I’m happy to say I did not actually voice the I can do that. That would have been a rather ungracious way to tarnish the wonder that my friend was feeling, and why would I want to spoil it? “Yeah, he’s pretty good,” I said, instead. Then, as he did a series of double behind-the-back throws, I let out a whistle. “Wow, that’s not easy…” My friend’s smile grew a bit wider.
And just like that, I was able to share in the magic again with her.
Fighting the Mundane
Sometimes it’s as simple as that. Being reminded by someone else’s reaction of what you found magical about something in the first place can help renew the wonder. Voyeuristic joy, or introduction by proxy, you can see something for the first time all over again.

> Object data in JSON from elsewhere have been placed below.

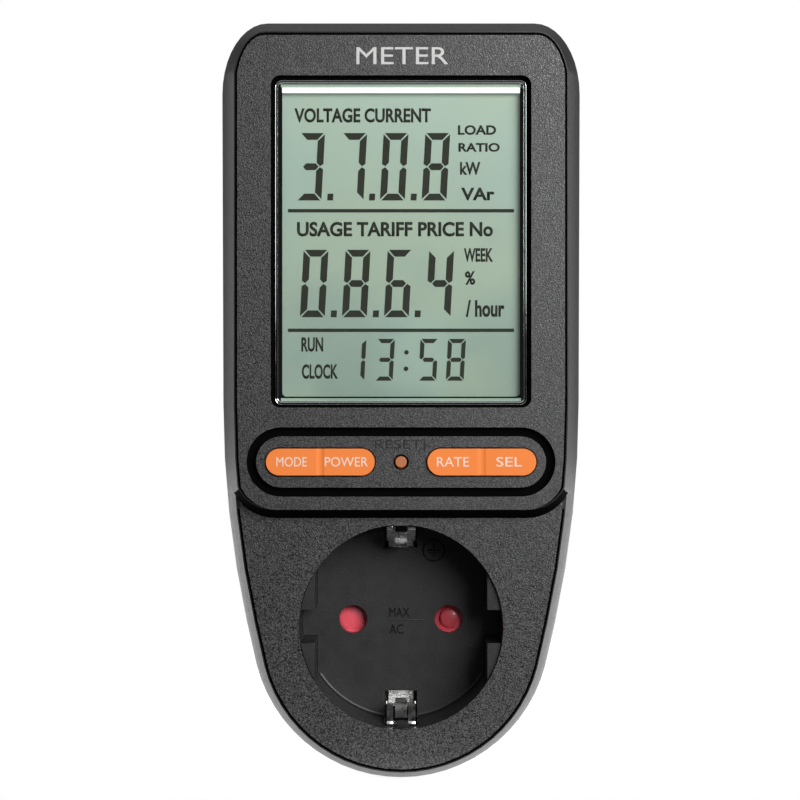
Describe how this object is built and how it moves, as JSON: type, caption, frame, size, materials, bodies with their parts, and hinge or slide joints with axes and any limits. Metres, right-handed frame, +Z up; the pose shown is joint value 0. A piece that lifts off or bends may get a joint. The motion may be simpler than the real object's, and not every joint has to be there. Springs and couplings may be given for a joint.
{
  "type": "plug-in power meter",
  "caption": "Plug-in mains power meter with an LCD, rocker keys, a reset key and a shuttered earthed socket in front, and an earthed two-pin plug behind.",
  "frame": {"origin": "midway between the two plug pins, on the contact face of the plug body", "axes": "+Y along the plug pins, away from the front; +Z up along the housing; +X to the right seen from the front"},
  "size_m": [0.07, 0.0713, 0.1473],
  "materials": {
    "housing_black": "fine grained ABS with smooth semi-gloss sides",
    "socket_black": "smooth satin thermoplastic",
    "plug_black": "smooth satin thermoplastic",
    "key_orange": "satin orange plastic",
    "shutter_red": "red plastic",
    "window_clear": "clear acrylic",
    "lcd_glass": "pale green reflective LCD",
    "lcd_silver": "matt reflector foil",
    "frame_white": "moulded white plastic",
    "elastomer_pink": "silicone connector strip",
    "board_green": "solder mask over glass laminate",
    "chip_black": "moulded epoxy",
    "steel_plain": "zinc plated steel",
    "nickel": "nickel plated brass",
    "brass_strip": "stamped brass",
    "manganin": "manganin strip",
    "switch_black": "moulded plastic with a steel lid",
    "plunger_white": "moulded plastic",
    "capacitor_yellow": "boxed film capacitor",
    "capacitor_sleeve": "shrink sleeve",
    "varistor_blue": "dipped epoxy",
    "resistor_green": "flameproof coating",
    "resistor_tan": "lacquer",
    "battery_green": "shrink sleeve",
    "carrier_ivory": "glass filled plastic",
    "header_cream": "moulded plastic",
    "ribbon_grey": "PVC ribbon",
    "wire_blue": "PVC insulation",
    "spring_steel": "spring wire",
    "label_grey": "printed foil with no text"
  },
  "bodies": {
    "housing": {"front_shell": "housing_black", "rear_shell": "housing_black", "display_window": "window_clear", "lcd_front_glass": "lcd_glass", "lcd_rear_glass": "lcd_glass", "lcd_reflector": "lcd_silver", "lcd_frame": "frame_white", "zebra_strip": "elastomer_pink", "display_board": "board_green", "display_board_screws": "steel_plain", "controller_chip": "chip_black", "crystal": "steel_plain", "backup_battery": "battery_green", "switch_bodies": "switch_black", "socket_well": "socket_black", "socket_base": "socket_black", "shutter_spring": "spring_steel", "contact_carrier": "carrier_ivory", "carrier_screws": "steel_plain", "earth_bow": "nickel", "earth_hole_contact": "brass_strip", "live_in_strap": "brass_strip", "live_out_contact": "brass_strip", "neutral_contact": "brass_strip", "plug_body": "plug_black", "plug_pin_live": "nickel", "plug_pin_neutral": "nickel", "power_board": "board_green", "power_board_screws": "steel_plain", "metering_chip": "chip_black", "shunt": "manganin", "x2_capacitor": "capacitor_yellow", "electrolytic_capacitors": "capacitor_sleeve", "varistor": "varistor_blue", "fuse_resistor": "resistor_green", "rectifier_diodes": "chip_black", "dropper_resistors": "resistor_tan", "board_headers": "header_cream", "ribbon_cable": "ribbon_grey", "neutral_wire": "wire_blue", "case_screws": "steel_plain", "rating_label": "label_grey"},
    "rocker_left": {"button_left": "key_orange"},
    "rocker_right": {"button_right": "key_orange"},
    "reset": {"reset_button": "key_orange"},
    "sliding_shutter": {"shutter": "shutter_red"},
    "tact_left_outer": {"plunger_left_outer": "plunger_white"},
    "tact_left_inner": {"plunger_left_inner": "plunger_white"},
    "tact_reset": {"plunger_reset": "plunger_white"},
    "tact_right_inner": {"plunger_right_inner": "plunger_white"},
    "tact_right_outer": {"plunger_right_outer": "plunger_white"}
  },
  "joints": [
    {"name": "left_key_rock", "type": "hinge", "parent": "housing", "child": "rocker_left", "pos_m": [-0.01535, -0.0473, 0.0318], "axis": [0, 0, 1], "range_deg": [-1.2, 1.2], "stiffness_Nm_per_rad": 0.25},
    {"name": "right_key_rock", "type": "hinge", "parent": "housing", "child": "rocker_right", "pos_m": [0.01535, -0.0473, 0.0318], "axis": [0, 0, 1], "range_deg": [-1.2, 1.2], "stiffness_Nm_per_rad": 0.25},
    {"name": "reset_press", "type": "slide", "parent": "housing", "child": "reset", "axis": [0, 1, 0], "range_m": [0, 0.00025], "stiffness_N_per_m": 4000, "springref_m": -0.0002},
    {"name": "shutter_slide", "type": "slide", "parent": "housing", "child": "sliding_shutter", "axis": [1, 0, 0], "range_m": [0, 0.0058], "stiffness_N_per_m": 120, "springref_m": -0.003, "deforming": ["shutter_spring"]},
    {"name": "left_outer_plunger", "type": "slide", "parent": "housing", "child": "tact_left_outer", "axis": [0, 1, 0], "range_m": [-0.00015, 0.00015]},
    {"name": "left_inner_plunger", "type": "slide", "parent": "housing", "child": "tact_left_inner", "axis": [0, 1, 0], "range_m": [-0.00015, 0.00015]},
    {"name": "reset_plunger", "type": "slide", "parent": "housing", "child": "tact_reset", "axis": [0, 1, 0], "range_m": [0, 0.00025]},
    {"name": "right_inner_plunger", "type": "slide", "parent": "housing", "child": "tact_right_inner", "axis": [0, 1, 0], "range_m": [-0.00015, 0.00015]},
    {"name": "right_outer_plunger", "type": "slide", "parent": "housing", "child": "tact_right_outer", "axis": [0, 1, 0], "range_m": [-0.00015, 0.00015]}
  ],
  "couplings": [
    {"joint": "left_outer_plunger", "follows": "left_key_rock", "m_per_rad": -0.007},
    {"joint": "left_inner_plunger", "follows": "left_key_rock", "m_per_rad": 0.007},
    {"joint": "right_inner_plunger", "follows": "right_key_rock", "m_per_rad": -0.007},
    {"joint": "right_outer_plunger", "follows": "right_key_rock", "m_per_rad": 0.007},
    {"joint": "reset_plunger", "follows": "reset_press", "ratio": 1}
  ]
}
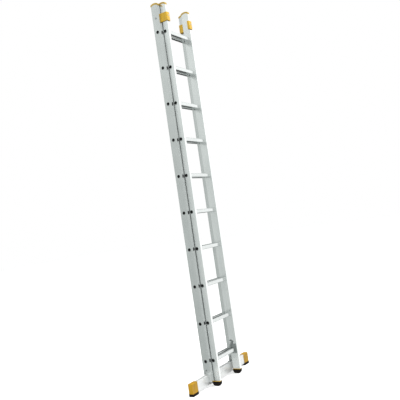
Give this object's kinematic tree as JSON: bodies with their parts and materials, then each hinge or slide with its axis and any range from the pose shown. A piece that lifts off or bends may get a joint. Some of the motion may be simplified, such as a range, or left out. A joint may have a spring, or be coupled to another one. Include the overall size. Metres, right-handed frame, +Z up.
{
  "type": "extension ladder",
  "caption": "Two-section aluminium extension ladder, closed, with box stiles, square rungs, guides, rung hooks, rubber feet and a stabiliser bar across its foot.",
  "frame": {"origin": "on the floor, under the middle of the closed ladder (centre of its box in X and Y, at the level of its feet)", "axes": "+X along the rungs towards the climber's right, +Y from the climber through the ladder towards the wall, +Z up along the stiles"},
  "size_m": [0.845, 0.1226, 2.938],
  "materials": {
    "stile_aluminium": "extruded, semi-gloss",
    "rung_aluminium": "extruded, satin, ribbed tread",
    "bar_aluminium": "extruded, satin",
    "yellow_plastic": "moulded, fine grain",
    "black_plastic": "moulded",
    "black_rubber": "moulded, matt",
    "galvanised_steel": "galvanised plate",
    "zinc_steel": "bright zinc"
  },
  "bodies": {
    "base_section": {"base_stile_left": "stile_aluminium", "base_stile_right": "stile_aluminium", "base_cap_left": "yellow_plastic", "base_cap_right": "yellow_plastic", "base_plug_left": "black_plastic", "base_plug_right": "black_plastic", "guide_left": "yellow_plastic", "guide_right": "yellow_plastic", "bar_cap_left": "yellow_plastic", "bar_cap_right": "yellow_plastic", "bar_sole_left": "black_rubber", "bar_sole_right": "black_rubber", "bar_angle_left": "zinc_steel", "bar_angle_right": "zinc_steel", "guide_bolts": "zinc_steel", "guide_screws": "zinc_steel", "stabiliser_bar": "bar_aluminium", "stile_bolts": "zinc_steel", "stile_nuts": "zinc_steel", "bar_bolts": "zinc_steel", "base_rung_1": "rung_aluminium", "base_rung_2": "rung_aluminium", "base_rung_3": "rung_aluminium", "base_rung_4": "rung_aluminium", "base_rung_5": "rung_aluminium", "base_rung_6": "rung_aluminium", "base_rung_7": "rung_aluminium", "base_rung_8": "rung_aluminium", "base_rung_9": "rung_aluminium", "base_rung_10": "rung_aluminium"},
    "fly_section": {"fly_stile_left": "stile_aluminium", "fly_stile_right": "stile_aluminium", "fly_cap_left": "yellow_plastic", "fly_cap_right": "yellow_plastic", "foot_socket_left": "yellow_plastic", "foot_socket_right": "yellow_plastic", "foot_pad_left": "black_rubber", "foot_pad_right": "black_rubber", "hook_plate_left": "galvanised_steel", "hook_plate_right": "galvanised_steel", "hook_pins": "zinc_steel", "hook_rivets": "zinc_steel", "fly_rung_1": "rung_aluminium", "fly_rung_2": "rung_aluminium", "fly_rung_3": "rung_aluminium", "fly_rung_4": "rung_aluminium", "fly_rung_5": "rung_aluminium", "fly_rung_6": "rung_aluminium", "fly_rung_7": "rung_aluminium", "fly_rung_8": "rung_aluminium", "fly_rung_9": "rung_aluminium", "fly_rung_10": "rung_aluminium"},
    "hook_left": {"hook_arm_left": "galvanised_steel"},
    "hook_right": {"hook_arm_right": "galvanised_steel"}
  },
  "joints": [
    {"name": "fly_slide", "type": "slide", "parent": "base_section", "child": "fly_section", "axis": [0, 0, 1], "range_m": [0, 1.96]},
    {"name": "hook_left_swing", "type": "hinge", "parent": "fly_section", "child": "hook_left", "pos_m": [-0.1356, 0.00325, 0.214], "axis": [-1, 0, 0], "range_deg": [0, 120]},
    {"name": "hook_right_swing", "type": "hinge", "parent": "fly_section", "child": "hook_right", "pos_m": [0.1356, 0.00325, 0.214], "axis": [-1, 0, 0], "range_deg": [0, 120]}
  ]
}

Will it be the same? Maybe. Probably not, I’d say. You have to notice that you have a different joy this time, though – the shared experience, and the advantage of all of the other things about the experience that you know but that the new person doesn’t. For example, this was a solitary juggler; if she’d seen the Mad 5 doing some of their juggling patterns, I think she would have been speechless. And I can tell you that some of the purest moments of joyful zen I’ve ever felt have been in the middle of one of those patterns, moving with the razor-sharp clubs flying at a zillion miles an hour millimeters from my delicate ears.

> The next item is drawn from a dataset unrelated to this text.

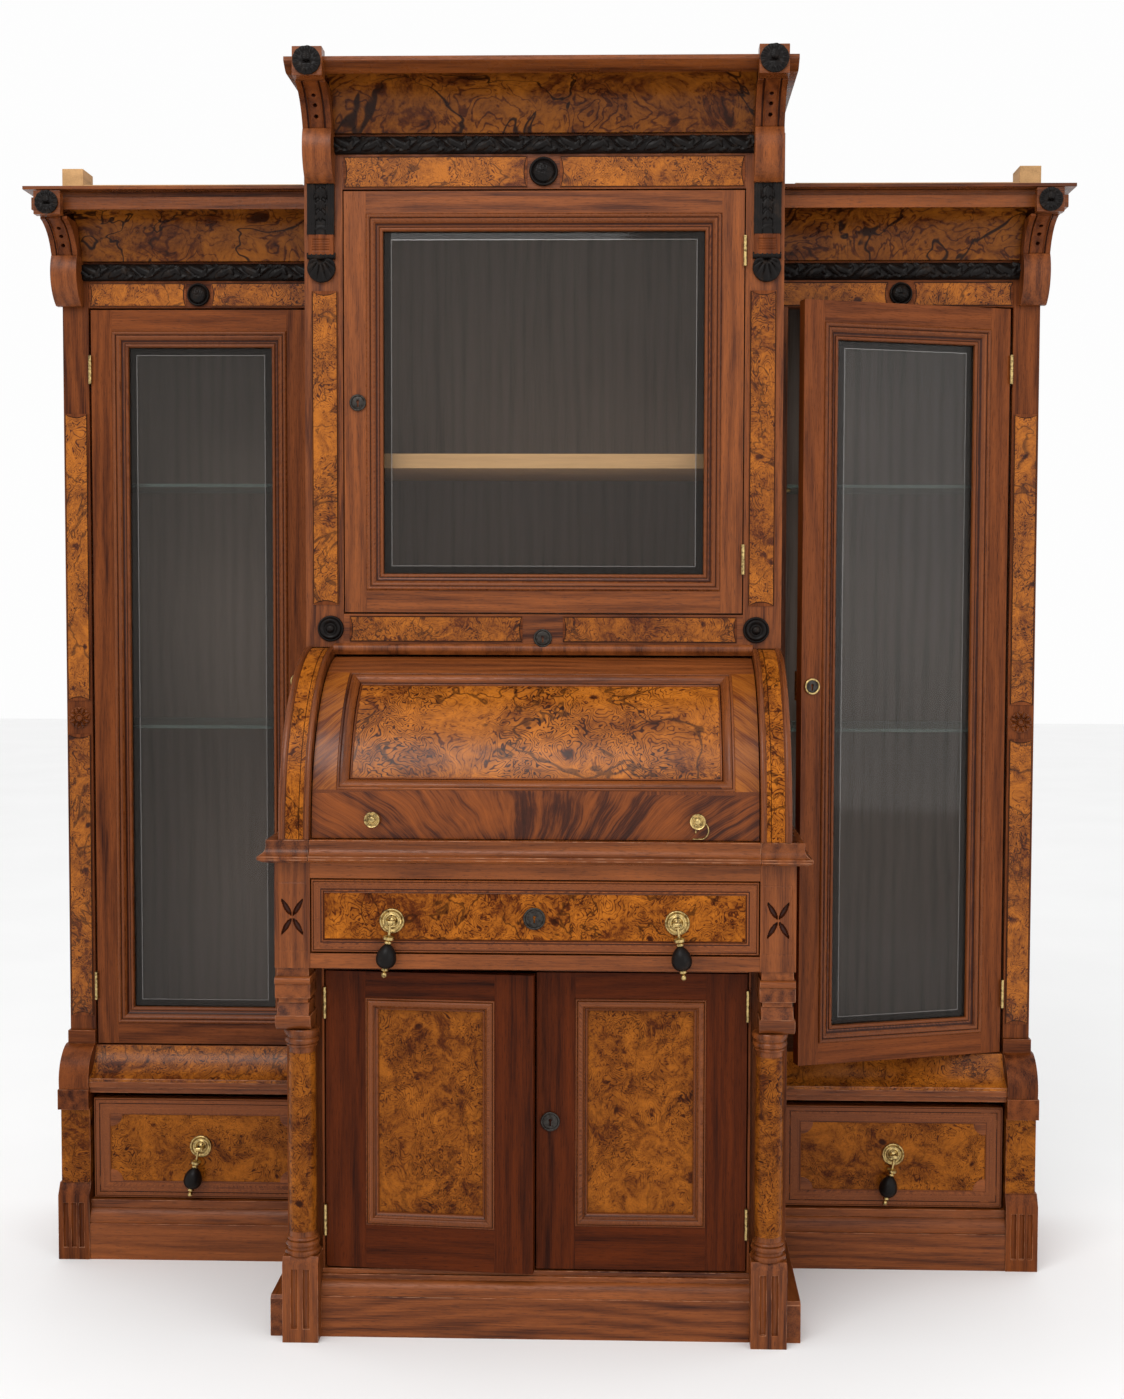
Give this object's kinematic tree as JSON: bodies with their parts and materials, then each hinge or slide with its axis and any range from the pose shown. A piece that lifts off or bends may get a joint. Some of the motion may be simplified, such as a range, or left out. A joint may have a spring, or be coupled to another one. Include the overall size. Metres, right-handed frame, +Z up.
{
  "type": "cylinder roll top secretary desk",
  "caption": "Walnut cylinder-front writing desk with a glazed bookcase above, flanking glazed wings, drawers, columns and a bracketed cornice.",
  "frame": {"origin": "on the floor at the centre of the footprint's bounding box", "axes": "+Z up, +X to the viewer's right, +Y to the back; the front faces -Y"},
  "size_m": [1.79, 0.6984, 2.058],
  "materials": {
    "walnut": "aged shellac, satin",
    "burl": "burl walnut veneer, polished",
    "ebonized": "ebonized, satin",
    "secondary_wood": "stained poplar",
    "light_wood": "maple and poplar, waxed",
    "raw_wood": "unfinished pine",
    "brass": "aged brass",
    "iron": "dark iron",
    "glass": "bevelled plate glass",
    "leather": "waxed hide"
  },
  "bodies": {
    "case": {"applied_rosettes": "ebonized", "bracket_carvings": "ebonized", "burl_strips": "burl", "carved_bands": "ebonized", "cylinder_cheeks": "walnut", "cylinder_lock": "ebonized", "cylinder_pivots": "iron", "desk_capitals": "walnut", "desk_carcass": "secondary_wood", "desk_columns": "walnut", "desk_corner_blocks": "walnut", "desk_feet": "walnut", "desk_ledge": "walnut", "desk_plinth": "walnut", "desk_rails": "walnut", "hinge_leaves": "brass", "pigeonhole_case": "light_wood", "shelf_pins": "brass", "upper_brackets": "walnut", "upper_carcass": "secondary_wood", "upper_cornice": "walnut", "upper_face_frame": "walnut", "upper_shelf": "raw_wood", "wing_bases": "walnut", "wing_brackets": "walnut", "wing_carcass_left": "secondary_wood", "wing_carcass_right": "secondary_wood", "wing_corner_posts": "raw_wood", "wing_cornices": "walnut", "wing_feet": "walnut", "wing_pilasters": "walnut", "wing_shelves": "glass"},
    "cylinder": {"cylinder_panel": "burl", "cylinder_moulding": "walnut", "cylinder_arms": "secondary_wood", "cylinder_knobs": "brass"},
    "knob_hook": {"knob_hook": "brass"},
    "writing_slide": {"writing_slide": "walnut", "writing_leather": "leather"},
    "desk_drawer": {"desk_drawer_front": "walnut", "desk_drawer_box": "light_wood", "desk_drawer_plates": "brass"},
    "desk_drop_left": {"desk_drop_left": "ebonized"},
    "desk_drop_right": {"desk_drop_right": "ebonized"},
    "upper_door": {"upper_door": "walnut", "upper_door_glass": "glass"},
    "wing_drawer_left": {"wing_drawer_left": "walnut", "wing_plate_left": "brass"},
    "wing_drop_left": {"wing_drop_left": "ebonized"},
    "lower_door_left": {"lower_door_left": "walnut"},
    "wing_door_left": {"wing_door_left": "walnut", "wing_glass_left": "glass"},
    "gallery_drawer_left": {"gallery_drawer_left": "light_wood"},
    "wing_drawer_right": {"wing_drawer_right": "walnut", "wing_plate_right": "brass"},
    "wing_drop_right": {"wing_drop_right": "ebonized"},
    "lower_door_right": {"lower_door_right": "walnut"},
    "wing_door_right": {"wing_door_right": "walnut", "wing_glass_right": "glass"},
    "gallery_drawer_right": {"gallery_drawer_right": "light_wood"}
  },
  "joints": [
    {"name": "cylinder_roll", "type": "hinge", "parent": "case", "child": "cylinder", "pos_m": [0, -0.03575, 0.812], "axis": [-1, 0, 0], "range_deg": [0, 72]},
    {"name": "hook_swing", "type": "hinge", "parent": "cylinder", "child": "knob_hook", "pos_m": [0.254, -0.30588, 0.83373], "axis": [0, 1, 0], "range_deg": [-20, 20]},
    {"name": "writing_slide_pull", "type": "slide", "parent": "case", "child": "writing_slide", "axis": [0, -1, 0], "range_m": [0, 0.23]},
    {"name": "desk_drawer_pull", "type": "slide", "parent": "case", "child": "desk_drawer", "axis": [0, -1, 0], "range_m": [0, 0.4]},
    {"name": "upper_door_swing", "type": "hinge", "parent": "case", "child": "upper_door", "pos_m": [0.335, -0.07175, 0], "axis": [0, 0, 1], "range_deg": [0, 92]},
    {"name": "lower_door_left_swing", "type": "hinge", "parent": "case", "child": "lower_door_left", "pos_m": [-0.3368, -0.27275, 0], "axis": [0, 0, -1], "range_deg": [-4.5, 85.5]},
    {"name": "wing_door_left_swing", "type": "hinge", "parent": "case", "child": "wing_door_left", "pos_m": [-0.808, 0.08325, 0], "axis": [0, 0, -1], "range_deg": [0, 90]},
    {"name": "wing_drawer_left_pull", "type": "slide", "parent": "case", "child": "wing_drawer_left", "axis": [0, -1, 0], "range_m": [0, 0.18]},
    {"name": "gallery_drawer_left_pull", "type": "slide", "parent": "case", "child": "gallery_drawer_left", "axis": [0, -1, 0], "range_m": [0, 0.14]},
    {"name": "desk_drop_left_swing", "type": "hinge", "parent": "desk_drawer", "child": "desk_drop_left", "pos_m": [-0.223, -0.33325, 0.676], "axis": [-1, 0, 0], "range_deg": [-2, 75]},
    {"name": "wing_drop_left_swing", "type": "hinge", "parent": "wing_drawer_left", "child": "wing_drop_left", "pos_m": [-0.615, 0.03675, 0.201], "axis": [-1, 0, 0], "range_deg": [-2, 75]},
    {"name": "lower_door_right_swing", "type": "hinge", "parent": "case", "child": "lower_door_right", "pos_m": [0.3368, -0.27275, 0], "axis": [0, 0, 1], "range_deg": [0, 90]},
    {"name": "wing_door_right_swing", "type": "hinge", "parent": "case", "child": "wing_door_right", "pos_m": [0.808, 0.08325, 0], "axis": [0, 0, 1], "range_deg": [-17, 73]},
    {"name": "wing_drawer_right_pull", "type": "slide", "parent": "case", "child": "wing_drawer_right", "axis": [0, -1, 0], "range_m": [0, 0.18]},
    {"name": "gallery_drawer_right_pull", "type": "slide", "parent": "case", "child": "gallery_drawer_right", "axis": [0, -1, 0], "range_m": [0, 0.14]},
    {"name": "desk_drop_right_swing", "type": "hinge", "parent": "desk_drawer", "child": "desk_drop_right", "pos_m": [0.223, -0.33325, 0.676], "axis": [-1, 0, 0], "range_deg": [-2, 75]},
    {"name": "wing_drop_right_swing", "type": "hinge", "parent": "wing_drawer_right", "child": "wing_drop_right", "pos_m": [0.615, 0.03675, 0.201], "axis": [-1, 0, 0], "range_deg": [-2, 75]}
  ]
}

OK, I exaggerate a bit. My ears aren’t actually that delicate. But you see what I mean? Watching the juggler didn’t do it for me, but just writing about a related experience has my hands itching to grip a club and toss it spinning high into the air to experience the miraculous fact that it always comes back down.
Knowledge is Power
Some people – myself included – have thought that understanding the How of something can reduce the magic. If familiarity does make you take something for granted, then perhaps if I understood the physics of juggling as well as Neil Degrasse Tyson, I would not be as enamored of it.
I’m not so sure that’s true. I think that the “taking for granted” is something separate from knowledge. I know I disliked jazz until I learned enough music theory and practice to understand more of what was being done. And I bet Mr. Tyson would enjoy the jugglers just as much as my friend, perhaps more. Understanding a subject, a phenomenon, doesn’t automatically make it less magical. I can explain in great depth the neurochemical and psychological principles behind falling in love, for example, but it doesn’t make me any more immune to the right pretty face at the right time to make my heart go pitter pat.
In fact, that’s kind of annoying. If knowledge is power, shouldn’t that make it easier to deal with phenomena like crushes and heartbreak and depression?
Dismiss or Deepen
Perhaps the answer is that while it gives you power, that power still needs to be exercised. It takes a conscious choice as to how you exercise it. In the case of the juggler, the power of understanding his skills gave me the ability to dismiss it – it became less of a distraction. That power can be very useful if I were, say, driving, or watching my infant grandson (my toddler grandson, of course, would be equally entranced, and I’d finally get to start teaching him to juggle).
However, by sharing the joy with my friend, I utilized the power a different way: I deepened the experience. I gave myself multiple layers to choose from – counting the rhythm of his pattern, say, or noting the width of the arc each club took as he caught it. I love listening to the ways jugglers deliver their patter, the verbage, the tone, the ways they interact with the crowd. Even if they’re bad, I am learning from that, or enjoying just how bad they can be and still entrance the occasional passerby.
Neil Degrasse Tyson could probably do all of those things and also put in all sorts of knowledge about trajectories, speeds, and more. My grandson could just look up and say “Wow, Grandpa Gray! Look!”
He hasn’t learned to use the power of his experience to dismiss things yet. I know it’s not possible, but I kind of wish he never would. I kind of wish he could just deepen his understanding of the world around him, and let the magic permeate his life completely.
Because maybe then he could teach me how to do it, too.